The living is a vicarage, valued in the king's books at £20; net income, £437, with a good house; patrons, the Trustees of the late Rev. C. Simeon. An afternoon lectureship was founded in the seventeenth century, by Peter Sunderland, who also presented part of the communion-plate. The parish church is a spacious and venerable structure, with a massive square embattled tower strengthened by double buttresses at the angles, and crowned with angular and central pinnacles, rising from a perforated parapet. The western entrance is through a handsome arch, above which is a large window, in the later English style; the south porch is modern: the walls of the aisles are strengthened with buttresses of several stages, and those of the nave are embattled. The nave is separated from the aisles by a series of finely clustered columns, and lighted by a range of clerestory windows; the east window, which is of modern insertion, is large, enriched with tracery, and embellished with some portions of ancient stained glass. Christ Church, erected on a site presented by Benjamin Rawson, Esq., was completed in 1815, at an expense of £5400, raised by subscription, towards which a lady unknown contributed £800, through the Rev. Dr. Gaskin, of London; it was enlarged in 1826 by the assistance of the Incorporated Society, and in 1836 was new roofed and repaired at an expense of £1000. The incumbency is a perpetual curacy; net income, £160; patron, the Vicar. The churches dedicated to St. James and St. John are described under the article Horton, in which township they are situated; as also St. Jude's church under the article on the township of Manningham. Other churches have been erected at Bierley, Bowling, Buttershaw, Clayton, Daisy-Hill, Denholme-Gate, Eccleshill, Haworth, Horton, New Leeds, Manningham, Oxenhope, Shipley, Stanbury, Thornton, Wibsey, and Wilsden: the greater part of the livings are in the Vicar's gift. There are places of worship for Baptists, the Society of Friends, Independents, Primitive Methodists, Wesleyans, Unitarians, and Roman Catholics; the gateway of the Unitarian meeting-house is an ancient massive piece of masonry, removed from Howley Hall on its demolition.

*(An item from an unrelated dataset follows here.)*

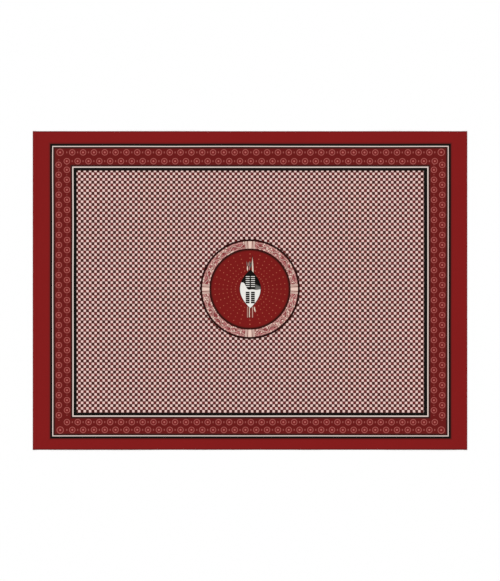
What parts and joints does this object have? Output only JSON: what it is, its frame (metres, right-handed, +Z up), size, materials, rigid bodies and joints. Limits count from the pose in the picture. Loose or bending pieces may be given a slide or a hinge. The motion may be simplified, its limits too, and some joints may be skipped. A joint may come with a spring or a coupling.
{
  "type": "kanga",
  "caption": "Flat rectangular cotton cloth to wear, printed with a plain margin, a ring-dot border, a fine checked field and a round central medallion.",
  "frame": {"origin": "on the surface under the middle of the cloth", "axes": "+X along the long sides, +Y towards the top edge of the print, +Z up out of the printed face"},
  "size_m": [1.5, 1.1, 0.0018],
  "materials": {
    "printed_cotton": "matt plain-weave cotton, printed in red, black and white"
  },
  "bodies": {
    "root": {"kanga_cloth": "printed_cotton"}
  },
  "joints": []
}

The Free Grammar School, which is of very early date, was refounded and richly endowed by Edward VI.; and, by charter of Charles II. in 1662, was placed under the direction of thirteen governors, of whom the vicar of Bradford is one ex officio. The school-house was rebuilt on a more eligible site, under an act of parliament, in 1818, and comprises a neat dwelling-house for the master, and a library. The endowment exceeds £500 per annum, and the number of scholars on the foundation is by the statutes limited to fifty; the scholars are eligible to exhibitions founded in Queen's College, Oxford, by Lady Elizabeth Hastings. At Undercliffe, about a mile to the north-east of the town, is the Airedale Independent College, a handsome edifice of freestone, with a stately portico, and occupying a considerable eminence; it affords accommodation for twenty students, each of whom has a private study and separate bedroom, and contains a library, lecture-room, and diningroom, with apartments for the tutors, one of whom is always resident. At Horton is a Baptist College, founded in 1804. The Infirmary, in Westgate, erected in 1842 at a cost of £5000, contains wards for 60 patients, and is gratuitously attended by two physicians, two surgeons, and two apothecaries: this institution now unites the business of a dispensary; the buildings in Darley-street, where a separate establishment existed, having been vacated in 1843. The union of Bradford comprehends the whole of the parish except the township of Haworth, and eight townships in the parishes of Birstal and Calverley; including in the whole twenty-two townships, and containing a population of 132,164. The learned and eloquent John Sharp, Archbishop of York in the reign of William III., was a native of the place.

Transcribed from A Topographical Dictionary of England, by Samuel Lewis, 7th edition, published in 1848.